La honte
1. Définition et historique
Le mot honte vient du vieux-francique haunita (en vieux-saxon hōnitha, hōnithia) signifiant « mépris, raillerie » qui a donné honnir et son dérivé honte qui signifie « déshonneur, opprobre, humiliation ».
Le temps apportera de nouvelles acceptions du mot. La honte pourra désigner un sentiment pénible, une gêne provoquée par la pensée ou la crainte du déshonneur ; l’expression « courte honte » sera utilisée pour qualifier une honte à court délai, une honte qui arrive tout de suite ; la « mauvaise honte » ou « fausse honte » apparaîtra pour qualifier ce qui n’est pas blâmable voire même louable (« fausse honte » : timidité mal placée, honte non justifiée)…

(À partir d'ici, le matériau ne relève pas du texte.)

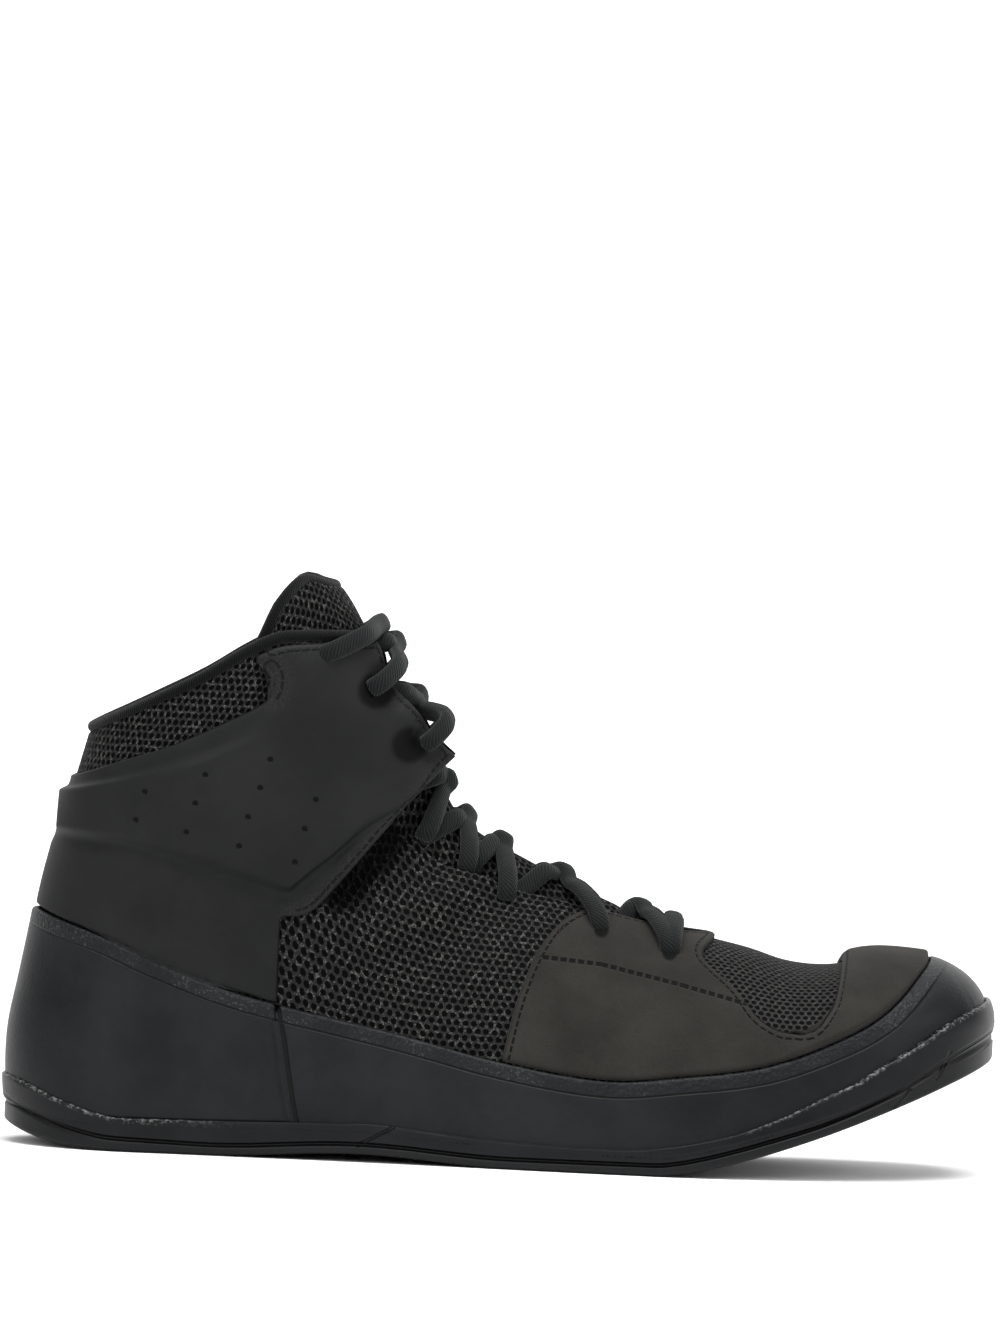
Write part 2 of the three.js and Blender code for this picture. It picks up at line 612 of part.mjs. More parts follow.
// Lace: strands that cross over the tongue from row to row, and a bar at both ends
// Height of what the lace crosses, above the form: the toe overlay and bare mesh, or the wing
const overFoot = (point, station) => (gap + panel) * (1 - smooth(station, 13.5, 15));
const overWing = (point) => gap + panel + flareAt(point);
function strand(from, to, side, cover) {
  const ends = [from.reach + 1.7, to.reach + 1];
  const inside = (row, end) => (row.reach - row.inset - 1) / end;
  const places = [-1, -inside(from, ends[0]), 0, inside(to, ends[1]), 1];
  const spots = places.map((across) => {
    const station = mix(from.station, to.station, (across + 1) / 2);
    const reach = Math.abs(across) * (across < 0 ? ends[0] : ends[1]);
    const turn = Math.sign(across || 1) * side * riseAt(station, reach);
    const { point, normal } = onForm(station, turn);
    const lift = across === 0 ? Math.max(side, 0) * crossOver : cover(point, station) + gap;
    return { point: point.addScaledVector(normal, lift + gap + laceHeight / 2), normal };
  });
  return cord(spots, laceWidth, laceHeight, 4);
}

// Strands that cross from row to row over the tongue, trimmed where they would dip into the shoe
function crossings(rows, cover, open) {
  const strands = [];
  for (let row = 0; row + 1 < rows.length; row += 1) {
    for (const side of [-1, 1]) strands.push(strand(rows[row], rows[row + 1], side, cover));
  }
  return { strands, room: skin((point, station) => cover(point, station) + gap).subtract(open) };
}
const footRows = laceRows.filter((row) => row.on !== "wing");
const wingRows = laceRows.filter((row) => row.on === "wing");
const underWing = { station: 19.8, inset: 2, reach: 10.5 };
const footLace = crossings([...footRows, underWing], overFoot, throat);
const wingLace = crossings(wingRows, overWing, slot(wingFrom, lastStation, wingHalf, -gap));
const firstBar = strand(footRows[0], footRows[0], 1, overFoot);
const lastBar = strand(wingRows.at(-1), wingRows.at(-1), 1, overWing);
const laceInstep = join([...footLace.strands, firstBar]).subtract(footLace.room);
const laceAnkle = join([...wingLace.strands, lastBar]).subtract(wingLace.room);

// Outsole: rings up its side over its plan outline, with a groove along the side
const soleStations = [0, 0.4, 1, 2, 3, 4, 5, 6, 7, 8, 9, 10, 11, 12, 13, 14, 15, 16, 17, 18];
soleStations.push(18.6, 19, 19.4, 19.8, 20.2, 20.6, 21);
const footprint = (side) => soleStations.map((station) => formPoint(station, 0, side));
const outlinePoints = [...footprint(-1), ...footprint(1).slice(1, -1).reverse()];
const outlineCount = outlinePoints.length;
const outlineNormals = outlinePoints.map((_, k) => {
  const before = outlinePoints[(k + outlineCount - 1) % outlineCount];
  const after = outlinePoints[(k + 1) % outlineCount];
  return new THREE.Vector3(after.y - before.y, before.x - after.x, 0).normalize();
});
const sideSign = outlineNormals[0].x > 0 ? 1 : -1;
const soleRings = [
  { share: 0, inset: 1.6 },
  { share: 0.16, inset: 0 },
  { share: 0.42, inset: 0 },
  { share: 0.46, inset: sideGroove },
  { share: 0.6, inset: sideGroove },
  { share: 0.66, inset: 0 },
  { share: 1.4, inset: 0 },
];
const underFeet = region([...soleTop, [length + far, soleTop.at(-1)[1]], ...groundward]);
function soleBody(rings, shrink) {
  const points = rings.flatMap(({ share, inset }) =>
    outlinePoints.map((point, k) => {
      const reach = sideSign * (layers - inset - shrink);
      const spot = point.clone().addScaledVector(outlineNormals[k], reach);
      return spot.setZ(mix(undersideAt(spot.x), floorAt(spot.x), share));
    }),
  );
  return { points, count: outlineCount };
}
function layeredSolid({ points, count }) {
  const loops = points.length / count;
  const triangles = [];
  for (let loop = 0; loop + 1 < loops; loop += 1) {
    for (let k = 0; k < count; k += 1) {
      const a = loop * count + k;
      const b = loop * count + ((k + 1) % count);
      triangles.push([a, b, a + count], [b, b + count, a + count]);
    }
  }
  const top = (loops - 1) * count;
  for (let k = 0; k < count / 2; k += 1) {
    const [near, next] = [k, k + 1];
    const [mirror, mirrorNext] = [(count - k) % count, count - k - 1];
    triangles.push([near, mirror, next], [mirror, mirrorNext, next]);
    triangles.push([top + near, top + next, top + mirror]);
    triangles.push([top + mirror, top + next, top + mirrorNext]);
  }
  return solid(points, triangles.filter(([a, b, c]) => a !== b && b !== c && c !== a));
}
const treadBlock = layeredSolid(soleBody([{ share: -0.5, inset: 0 }, { share: 0.9, inset: 0 }], treadRim));
const treadCuts = [];
for (let x = treadPitch; x < length - treadPitch; x += treadPitch) {
  const [low, high] = [undersideAt(x) - treadDepth, undersideAt(x) + treadDepth];
  treadCuts.push(region([[x, low], [x + treadSlot, low], [x + treadSlot, high], [x, high]]));
}
const outsole = layeredSolid(soleBody(soleRings, 0))
  .intersect(underFeet)
  .subtract(join(treadCuts).intersect(treadBlock));

// Colours
const material = (color, roughness) => new THREE.MeshStandardMaterial({ color, roughness, metalness: 0 });
const pieces = [
  ["outsole", outsole, material(0x17181a, 0.75)],
  ["insole", insole, material(0x1b1c1e, 0.9)],
  ["upper", upper, material(0x1d1e20, 0.9)],
  ["tongue", tongue, material(0x202123, 0.9)],
  ["heel_counter", heelCounter, material(0x25272c, 0.55)],
  ["foot_band", footBand, material(0x25272c, 0.55)],
  ["toe_overlay", toeOverlay, material(0x37322f, 0.85)],
  ["ankle_wing", ankleWing, material(0x2b2b2d, 0.6)],
  ["collar_binding", collarBinding, material(0x1c1d1f, 0.85)],
  ["lace_instep", laceInstep, material(0x2a2b2c, 0.9)],
  ["lace_ankle", laceAnkle, material(0x2a2b2c, 0.9)],
];

const slack = 0.06; // points that move the surface by less are left out
const shoe = new THREE.Group();
for (const [name, body, look] of pieces) {
  const { vertProperties, triVerts, numProp } = largest(body).asOriginal().simplify(slack).getMesh();
  const positions = new Float32Array((vertProperties.length / numProp) * 3);
  for (let k = 0; k * numProp < vertProperties.length; k += 1) {
    positions.set(vertProperties.slice(k * numProp, k * numProp + 3), 3 * k);
  }
  const geometry = new THREE.BufferGeometry();
  geometry.setAttribute("position", new THREE.BufferAttribute(positions, 3));
  geometry.setIndex(new THREE.BufferAttribute(new Uint32Array(triVerts), 1));
  const mesh = new THREE.Mesh(geometry, look);
  mesh.name = name;
  shoe.add(mesh);
}

// The origin is under the middle of the shoe, on the floor
const box = new THREE.Box3().setFromObject(shoe);
const centre = box.getCenter(new THREE.Vector3());
shoe.position.set(-centre.x, -centre.y, -box.min.z);
const group = new THREE.Group();
group.add(shoe);
export default group;
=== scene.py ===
# %% [markdown]
# # A high wrestling shoe, dressed over its measured solids
# A wrestling shoe is a thin sock-like boot: a knitted mesh upper, smooth synthetic panels bonded over
# it, a grained band round the foot and a thin rubber sole. The measured solids are loaded first and
# kept as the frame. Everything that follows is made in the same place and size.

# %% Load the solids
import math

import bmesh
import bpy
import numpy as np
from mathutils import Matrix, Vector


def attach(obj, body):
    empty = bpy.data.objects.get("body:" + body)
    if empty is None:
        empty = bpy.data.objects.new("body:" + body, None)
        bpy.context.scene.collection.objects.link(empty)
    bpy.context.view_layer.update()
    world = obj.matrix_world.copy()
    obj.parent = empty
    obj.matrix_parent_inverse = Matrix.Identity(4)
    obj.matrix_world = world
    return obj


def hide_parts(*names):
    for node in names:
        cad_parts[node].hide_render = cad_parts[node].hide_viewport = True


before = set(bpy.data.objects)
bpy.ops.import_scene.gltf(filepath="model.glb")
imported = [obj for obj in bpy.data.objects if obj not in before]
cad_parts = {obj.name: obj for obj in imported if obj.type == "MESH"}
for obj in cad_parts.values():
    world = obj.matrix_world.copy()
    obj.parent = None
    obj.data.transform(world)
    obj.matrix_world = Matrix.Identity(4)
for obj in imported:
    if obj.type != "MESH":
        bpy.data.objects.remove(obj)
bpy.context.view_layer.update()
MM = 0.001

# %% [markdown]
# ## Camera
# A product photograph of a shoe is taken from far off with a long lens, level with the shoe. Here the
# picture is also turned by a little over two degrees, so the camera rolls by as much. The lens
# follows from the height that the frame takes in and the distance.

# %% Camera
picture_height = 0.3907
picture_roll = math.radians(2.264)
camera_rise = math.radians(1.5)
camera_distance = 3.2
aim = Vector((-0.00435, 0, 0.1441))

camera_data = bpy.data.cameras.new("camera")
camera_data.sensor_fit = "VERTICAL"
camera_data.sensor_height = 36
camera_data.lens = camera_data.sensor_height * camera_distance / picture_height
camera = bpy.data.objects.new("camera", camera_data)
bpy.context.scene.collection.objects.link(camera)
level_up = Vector((0, math.sin(camera_rise), math.cos(camera_rise)))
backward = Vector((0, -math.cos(camera_rise), math.sin(camera_rise)))
right = Vector((1, 0, 0)) * math.cos(picture_roll) + level_up * math.sin(picture_roll)
up = backward.cross(right)
turned = Matrix((right, up, backward)).transposed().to_4x4()
camera.matrix_world = Matrix.Translation(aim + backward * camera_distance) @ turned
bpy.context.scene.camera = camera
print("lens", round(camera_data.lens), "mm")

# %% [markdown]
# ## Shader sums
# Node trees are easier to read as sums. A `Wire` holds one output socket, and adding or multiplying
# wires and numbers places the Math nodes. One method, `add`, makes every other kind of node: it sets
# the node's settings first and then fills or links its sockets.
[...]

La littérature est friande d’expressions liées à la honte et le langage populaire n’est pas en reste : « c’est une honte », « mourir de honte », « j’ai la honte », « tu me fous la honte », etc.
La honte est certainement l’affect le mieux partagé au monde.
1.1. La honte selon Freud
Selon l’hypothèse freudienne, la honte serait le premier affect organisateur de la psyché humaine, il serait aussi à l’origine de l’humanité et de la culture.
Pour illustrer sa thèse, Freud s’appuie sur le texte de la Genèse où Adam et Ève sont décrits comme « nus tous deux, mais n’en éprouvant point de honte » (Genèse 2.25). Ils n’ont pas le droit de toucher au fruit de l’arbre de la connaissance du bien et du mal sous peine de mort. À l’instigation du tentateur (le serpent), ils transgressent cet interdit et mangent de ce fruit. Ils voient alors qu’ils sont nus et se font des pagnes.
Lorsque Dieu appelle Adam celui-ci se cache. Il avoue à Dieu avoir pris peur à cause de sa nudité. Dieu comprend alors qu’il a mangé du fruit de l’arbre de la connaissance du bien et du mal. Il leur confectionne des tuniques de peau, les en vêt puis les bannit et les chasse du jardin d’Eden.
Ce mythe du « péché originel » fonde, selon Freud, les origines du sentiment de honte qui passe par le regard sur « les parties honteuses » et la prise de conscience de la différence des sexes.
Adam et Ève auraient connu la honte dès le moment où ils ont vu leurs sexes. Ils sont alors confrontés à la castration et au manque.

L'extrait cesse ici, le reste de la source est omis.